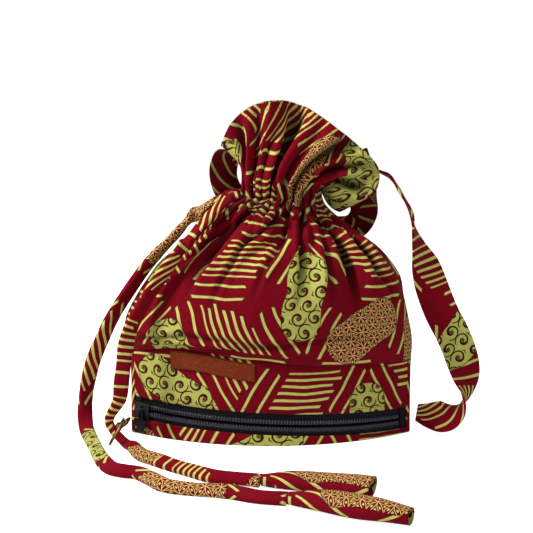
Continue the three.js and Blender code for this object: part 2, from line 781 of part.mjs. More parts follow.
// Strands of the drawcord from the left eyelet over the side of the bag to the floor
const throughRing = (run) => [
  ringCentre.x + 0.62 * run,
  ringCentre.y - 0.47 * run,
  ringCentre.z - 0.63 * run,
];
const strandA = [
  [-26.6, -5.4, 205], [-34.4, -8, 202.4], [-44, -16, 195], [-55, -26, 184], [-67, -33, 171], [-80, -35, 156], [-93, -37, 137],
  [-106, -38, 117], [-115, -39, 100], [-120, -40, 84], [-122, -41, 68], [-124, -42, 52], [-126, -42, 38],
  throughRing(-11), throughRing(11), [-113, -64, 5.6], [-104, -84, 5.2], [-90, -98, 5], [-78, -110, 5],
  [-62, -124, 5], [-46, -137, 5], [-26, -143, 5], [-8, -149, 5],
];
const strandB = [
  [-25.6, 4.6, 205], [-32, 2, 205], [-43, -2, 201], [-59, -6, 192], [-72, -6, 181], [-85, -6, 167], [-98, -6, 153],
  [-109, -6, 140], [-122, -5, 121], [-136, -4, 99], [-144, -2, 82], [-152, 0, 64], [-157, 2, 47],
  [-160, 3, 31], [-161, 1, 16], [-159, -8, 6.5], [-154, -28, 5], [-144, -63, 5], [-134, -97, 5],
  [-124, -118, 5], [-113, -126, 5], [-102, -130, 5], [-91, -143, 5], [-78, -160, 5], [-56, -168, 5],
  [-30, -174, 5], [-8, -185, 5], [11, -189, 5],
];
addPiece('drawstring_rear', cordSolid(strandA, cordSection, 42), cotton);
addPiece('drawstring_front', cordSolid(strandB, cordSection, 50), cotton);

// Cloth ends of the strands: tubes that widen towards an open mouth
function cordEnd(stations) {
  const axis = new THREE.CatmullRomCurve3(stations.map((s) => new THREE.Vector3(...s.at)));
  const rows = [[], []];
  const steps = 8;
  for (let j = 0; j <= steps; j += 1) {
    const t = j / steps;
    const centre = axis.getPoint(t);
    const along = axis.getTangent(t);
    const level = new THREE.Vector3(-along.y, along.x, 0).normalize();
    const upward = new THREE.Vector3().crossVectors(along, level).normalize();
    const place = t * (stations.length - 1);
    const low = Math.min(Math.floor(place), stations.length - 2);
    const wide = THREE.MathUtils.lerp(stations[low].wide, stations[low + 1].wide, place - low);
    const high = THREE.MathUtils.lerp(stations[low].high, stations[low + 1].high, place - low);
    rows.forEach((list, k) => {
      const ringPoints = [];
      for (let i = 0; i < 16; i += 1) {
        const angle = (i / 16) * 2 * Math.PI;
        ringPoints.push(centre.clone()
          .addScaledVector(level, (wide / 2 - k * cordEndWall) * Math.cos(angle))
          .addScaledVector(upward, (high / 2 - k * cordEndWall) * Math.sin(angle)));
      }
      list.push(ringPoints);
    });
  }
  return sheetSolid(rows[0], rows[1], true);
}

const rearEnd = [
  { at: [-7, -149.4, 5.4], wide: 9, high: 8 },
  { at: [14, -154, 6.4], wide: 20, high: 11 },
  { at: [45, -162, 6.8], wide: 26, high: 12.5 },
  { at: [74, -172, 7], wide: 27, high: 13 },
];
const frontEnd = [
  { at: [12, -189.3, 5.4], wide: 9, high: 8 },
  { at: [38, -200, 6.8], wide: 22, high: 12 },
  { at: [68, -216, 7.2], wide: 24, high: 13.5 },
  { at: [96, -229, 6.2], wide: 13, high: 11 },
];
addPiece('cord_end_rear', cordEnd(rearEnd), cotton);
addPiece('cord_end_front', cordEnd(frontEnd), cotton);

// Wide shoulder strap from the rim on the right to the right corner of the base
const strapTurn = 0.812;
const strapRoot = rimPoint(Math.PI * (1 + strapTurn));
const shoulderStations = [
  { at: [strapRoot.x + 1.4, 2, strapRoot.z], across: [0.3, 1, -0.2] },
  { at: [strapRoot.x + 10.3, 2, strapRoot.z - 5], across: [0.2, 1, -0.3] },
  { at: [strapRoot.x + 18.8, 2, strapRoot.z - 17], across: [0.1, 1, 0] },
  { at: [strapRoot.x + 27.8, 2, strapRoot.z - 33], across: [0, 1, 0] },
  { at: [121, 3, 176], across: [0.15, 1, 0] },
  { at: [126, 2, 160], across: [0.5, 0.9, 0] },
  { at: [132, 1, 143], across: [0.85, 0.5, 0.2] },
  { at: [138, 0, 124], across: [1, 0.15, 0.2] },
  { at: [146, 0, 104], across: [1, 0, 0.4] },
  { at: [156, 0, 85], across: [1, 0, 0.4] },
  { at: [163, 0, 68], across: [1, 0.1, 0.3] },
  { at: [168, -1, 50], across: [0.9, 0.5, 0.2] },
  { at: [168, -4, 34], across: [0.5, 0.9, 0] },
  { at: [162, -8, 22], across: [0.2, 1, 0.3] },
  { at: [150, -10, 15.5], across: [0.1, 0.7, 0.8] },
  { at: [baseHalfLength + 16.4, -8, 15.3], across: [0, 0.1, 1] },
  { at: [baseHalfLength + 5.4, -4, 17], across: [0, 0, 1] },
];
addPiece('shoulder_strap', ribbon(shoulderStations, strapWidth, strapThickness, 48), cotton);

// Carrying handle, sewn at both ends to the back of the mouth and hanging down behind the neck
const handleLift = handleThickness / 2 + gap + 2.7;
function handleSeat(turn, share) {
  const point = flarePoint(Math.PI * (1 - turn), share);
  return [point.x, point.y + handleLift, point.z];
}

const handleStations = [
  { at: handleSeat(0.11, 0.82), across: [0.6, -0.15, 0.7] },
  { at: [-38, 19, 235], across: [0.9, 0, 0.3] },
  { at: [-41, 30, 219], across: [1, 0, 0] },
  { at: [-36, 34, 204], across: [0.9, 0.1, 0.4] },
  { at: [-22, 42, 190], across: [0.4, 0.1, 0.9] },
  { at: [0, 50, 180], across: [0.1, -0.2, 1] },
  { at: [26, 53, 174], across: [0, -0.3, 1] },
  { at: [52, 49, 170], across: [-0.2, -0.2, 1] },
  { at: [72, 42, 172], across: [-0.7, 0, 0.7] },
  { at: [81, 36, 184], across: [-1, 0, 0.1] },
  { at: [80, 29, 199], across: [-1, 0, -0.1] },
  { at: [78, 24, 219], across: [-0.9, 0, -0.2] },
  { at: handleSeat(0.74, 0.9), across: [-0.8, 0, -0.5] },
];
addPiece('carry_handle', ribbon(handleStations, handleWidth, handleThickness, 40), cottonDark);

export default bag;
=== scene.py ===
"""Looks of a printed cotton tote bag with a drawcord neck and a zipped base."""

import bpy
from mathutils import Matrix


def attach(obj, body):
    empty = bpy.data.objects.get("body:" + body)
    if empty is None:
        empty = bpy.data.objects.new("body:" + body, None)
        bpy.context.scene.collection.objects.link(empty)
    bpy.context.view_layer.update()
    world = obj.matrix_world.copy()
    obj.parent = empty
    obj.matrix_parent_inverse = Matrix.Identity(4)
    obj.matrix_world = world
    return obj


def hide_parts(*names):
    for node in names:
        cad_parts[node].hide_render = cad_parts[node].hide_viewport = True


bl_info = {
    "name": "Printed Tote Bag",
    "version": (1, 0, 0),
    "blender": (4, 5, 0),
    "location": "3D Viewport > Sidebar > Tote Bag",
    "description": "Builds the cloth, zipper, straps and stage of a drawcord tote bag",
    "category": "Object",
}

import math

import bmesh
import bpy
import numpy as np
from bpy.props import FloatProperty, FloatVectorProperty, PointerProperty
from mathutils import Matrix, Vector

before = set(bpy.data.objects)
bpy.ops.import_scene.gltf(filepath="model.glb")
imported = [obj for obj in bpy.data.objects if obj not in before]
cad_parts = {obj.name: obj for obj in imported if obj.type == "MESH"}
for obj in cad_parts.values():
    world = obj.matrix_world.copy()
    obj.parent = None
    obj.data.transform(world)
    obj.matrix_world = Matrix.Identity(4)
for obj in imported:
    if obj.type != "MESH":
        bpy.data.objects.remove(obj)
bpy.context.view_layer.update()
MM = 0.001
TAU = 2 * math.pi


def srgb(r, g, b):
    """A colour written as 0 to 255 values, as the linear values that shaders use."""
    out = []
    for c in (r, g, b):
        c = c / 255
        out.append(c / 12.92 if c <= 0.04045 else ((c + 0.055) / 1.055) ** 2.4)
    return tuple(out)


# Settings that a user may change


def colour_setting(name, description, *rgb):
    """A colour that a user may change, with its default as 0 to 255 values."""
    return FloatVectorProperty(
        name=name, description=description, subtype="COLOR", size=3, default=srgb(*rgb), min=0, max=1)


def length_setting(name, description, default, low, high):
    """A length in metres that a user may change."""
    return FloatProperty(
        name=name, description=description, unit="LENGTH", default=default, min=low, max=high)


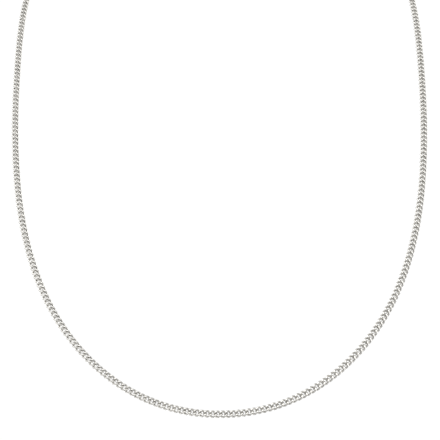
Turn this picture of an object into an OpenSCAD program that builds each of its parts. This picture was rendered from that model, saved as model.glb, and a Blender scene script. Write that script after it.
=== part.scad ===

☆ ☆ ☆ ☆ ☆

| GIVEN EXERCISE |
Output the section opening with the line that has "return [point.x, point.y" and closing with the line that has "obj.parent = None". Keep both end lines and leave out the rest.

| RESPONSE TO THE TASK |
  return [point.x, point.y + handleLift, point.z];
}

const handleStations = [
  { at: handleSeat(0.11, 0.82), across: [0.6, -0.15, 0.7] },
  { at: [-38, 19, 235], across: [0.9, 0, 0.3] },
  { at: [-41, 30, 219], across: [1, 0, 0] },
  { at: [-36, 34, 204], across: [0.9, 0.1, 0.4] },
  { at: [-22, 42, 190], across: [0.4, 0.1, 0.9] },
  { at: [0, 50, 180], across: [0.1, -0.2, 1] },
  { at: [26, 53, 174], across: [0, -0.3, 1] },
  { at: [52, 49, 170], across: [-0.2, -0.2, 1] },
  { at: [72, 42, 172], across: [-0.7, 0, 0.7] },
  { at: [81, 36, 184], across: [-1, 0, 0.1] },
  { at: [80, 29, 199], across: [-1, 0, -0.1] },
  { at: [78, 24, 219], across: [-0.9, 0, -0.2] },
  { at: handleSeat(0.74, 0.9), across: [-0.8, 0, -0.5] },
];
addPiece('carry_handle', ribbon(handleStations, handleWidth, handleThickness, 40), cottonDark);

export default bag;
=== scene.py ===
"""Looks of a printed cotton tote bag with a drawcord neck and a zipped base."""

import bpy
from mathutils import Matrix


def attach(obj, body):
    empty = bpy.data.objects.get("body:" + body)
    if empty is None:
        empty = bpy.data.objects.new("body:" + body, None)
        bpy.context.scene.collection.objects.link(empty)
    bpy.context.view_layer.update()
    world = obj.matrix_world.copy()
    obj.parent = empty
    obj.matrix_parent_inverse = Matrix.Identity(4)
    obj.matrix_world = world
    return obj


def hide_parts(*names):
    for node in names:
        cad_parts[node].hide_render = cad_parts[node].hide_viewport = True


bl_info = {
    "name": "Printed Tote Bag",
    "version": (1, 0, 0),
    "blender": (4, 5, 0),
    "location": "3D Viewport > Sidebar > Tote Bag",
    "description": "Builds the cloth, zipper, straps and stage of a drawcord tote bag",
    "category": "Object",
}

import math

import bmesh
import bpy
import numpy as np
from bpy.props import FloatProperty, FloatVectorProperty, PointerProperty
from mathutils import Matrix, Vector

before = set(bpy.data.objects)
bpy.ops.import_scene.gltf(filepath="model.glb")
imported = [obj for obj in bpy.data.objects if obj not in before]
cad_parts = {obj.name: obj for obj in imported if obj.type == "MESH"}
for obj in cad_parts.values():
    world = obj.matrix_world.copy()
    obj.parent = None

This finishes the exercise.